Di Bastoni ha parlato recentemente anche Luciano Spalletti che, in occasione della conferenza stampa che ha preceduto gli ultimi impegni di Nations League contro Belgio e Francia, ha sottolineato come il giocatore dell’Inter sappia essere «un attaccante aggiunto, proprio come fa vedere Calafiori quando gioca in quel ruolo lì». Il riferimento al difensore dell’Arsenal non è stato ovviamente casuale e non era legato solo alla situazione d’emergenza causata dall’infortunio rimediato durante la partita di Champions League contro lo Shaktar Donetsk: Spalletti si riferiva a un fondamentale che Calafiori ha imparato a padroneggiare come pochi altri grazie a Thiago Motta e che si è cristallizzato nell‘assist per il gol di Zaccagni contro la Croazia agli ultimi Europei. «Dipende tutto dalla libertà che ti concede l’allenatore», ha detto Calafiori s Sportweek alla fine dell’ultima stagione. «Thiago Motta mi ha impostato subito anche come centrale difensivo e grazie a lui ho imparato tantissime cose. La sua filosofia è occupare e aggredire sempre lo spazio, non importa con chi, e farlo senza paura e con personalità». Questo modo di giocare ha convinto l’Arsenal e Mikel Arteta a puntare su di lui senza aspettare il consolidamento di uno status che non è comunque stato messo in discussione nemmeno nei primi mesi in Premier League, il campionato più difficile e competitivo al mondo.

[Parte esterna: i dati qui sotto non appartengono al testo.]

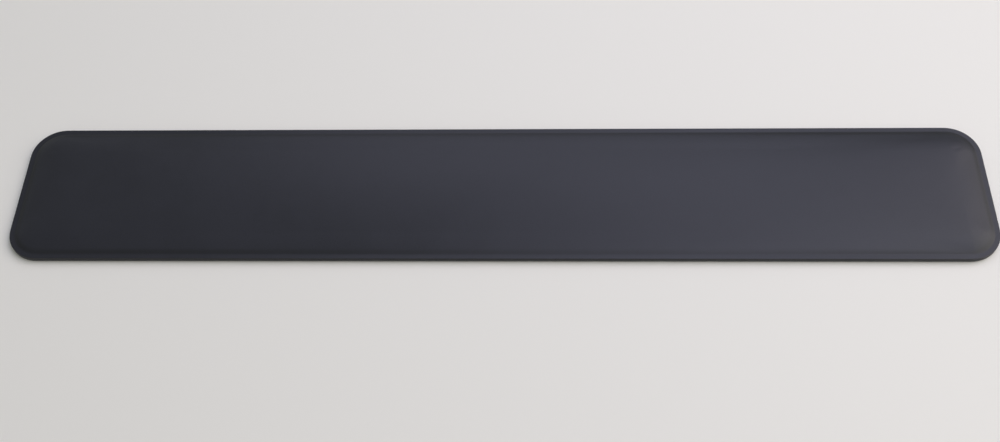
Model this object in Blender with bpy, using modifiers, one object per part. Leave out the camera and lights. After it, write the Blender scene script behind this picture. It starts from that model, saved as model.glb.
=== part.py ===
"""A slim padded wrist rest for the front of a full-size keyboard.

A leatherette skin is pressed over a low, domed foam core and bonded round a flat
rim to a moulded base sheet. The base is a shallow tray. A thin steel plate lies in
it, under the foam, and keeps the rest flat, and six rubber feet sit in pockets
under the base.

Metres, +Z up. The origin is on the desk, under the middle of the rest. +X runs
along the rest and +Y points at the keyboard.
"""

import math

import bmesh
import bpy

NAME = "wrist_rest"

# Outline, seen from above.
LENGTH = 0.420
DEPTH = 0.067
CORNER_RADIUS = 0.0140
CORNER_SEGMENTS = 10

# Skin and foam. The cushion rises from the flat rim by a small hollow crease, then by
# a shoulder that eases off over its reach and a shallow crown that runs on to the top.
# A margin is a distance in from the outline.
HEIGHT = 0.0055
SKIN_THICKNESS = 0.0006
RIM_WIDTH = 0.0020
CREASE_WIDTH = 0.0006
CREASE_RISE = 0.00012
CREASE_SEGMENTS = 3
SHOULDER_REACH = 0.0200
SHOULDER_RISE = 0.0020
SHOULDER_POWER = 3.5
CUSHION_MARGIN = RIM_WIDTH + CREASE_WIDTH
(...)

Alessandro Del Piero, quindi, può stare tranquillo. Magari sì, non si può più difendere in  quel modo che ci ha regalato fama, gloria e trofei. Ma questo non significa che i difensori italiani abbiano dimenticato come si fa solo perché si sono dovuti adattare a un calcio che chiede loro di essere anche altro e non solo dei formidabili marcatori; anzi si può dire che Bastoni e Calafiori – ma anche Buongiorno, Scalvini, Comuzzo, Okoli – rappresentino quella sintesi tra tradizione e innovazione che fa parte della nostra storia tanto quanto l’iconografia legata ai grandi difensori di ieri, oggi e domani. E la presenza costante di almeno uno di loro nella squadra dell’anno del Gran Galà del Calcio AIC sta lì a dimostrarlo, edizione dopo edizione.